CJ: Do you drink a Leinenkugel’s Creamy Dark beer every once in a while just for ‘sense memory’ purposes?
WKK: Honest to god, it’s my beer of choice, particularly in winter. In summer, I go with a regular Leinies.
CJ: In the opening of Heaven’s Keep Cork is no longer a standing sheriff, how has this change in context affected the novels?
WKK: Cork’s been and out of uniform a lot. I’ve finally had him put the badge away for good—although the tension between him and Jo at the beginning of Heaven’s Keep is due to the possibility that Cork might take a job as deputy. In our genre, as you well know, you have to have a believable motivation for your protagonist’s involvement. In your case, Walt is a sheriff. His interest is understandable. In order to believably involve Cork in things, I’ve made him a PI. That said, his involvement in the intrigue at the heart of Heaven’s Keep is profoundly personal. When I look at all the books in the series, that’s what I keep coming back to. Even when Cork was sheriff, his involvement was very personal because often the safety of people he cares about was at issue. So that will probably continue to be the case. Until, I guess, everyone Cork cares about is dead.
CJ: How would you say the arc of story differs in a series as opposed to a singular novel, and after this impacting episode, where does Cork O’Conner go from here?

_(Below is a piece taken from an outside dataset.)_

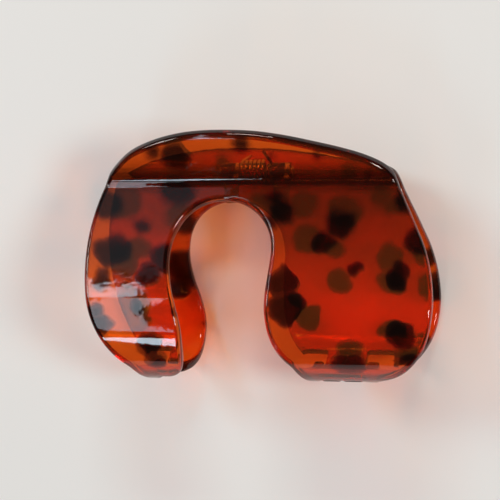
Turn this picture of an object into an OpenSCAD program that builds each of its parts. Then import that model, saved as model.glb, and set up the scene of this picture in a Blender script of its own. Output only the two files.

WKK: In any series in which the characters age, there’s story arc. That’s one of the things I love about a series, watching how time and circumstance shape people I’ve come to know as well as I know my own family and friends. Cork’s story has played out over about eight years of his life now. His children have grown and are departing for their own lives Cork has to deal with his own aging and the changes in his circumstance. It’s a broad canvas we get to paint on, and in my case, I just see it extending blank into the future, waiting for me to imagine what will fill it. As for Cork, to know where he’s headed, you’ll have to read the next book in the series, Vermilion Drift, which should be out in the fall of 2010.
Hey, buddy, I just want to say thanks. These were great, thoughtful questions. But I wasn’t kidding about that drink you owe me.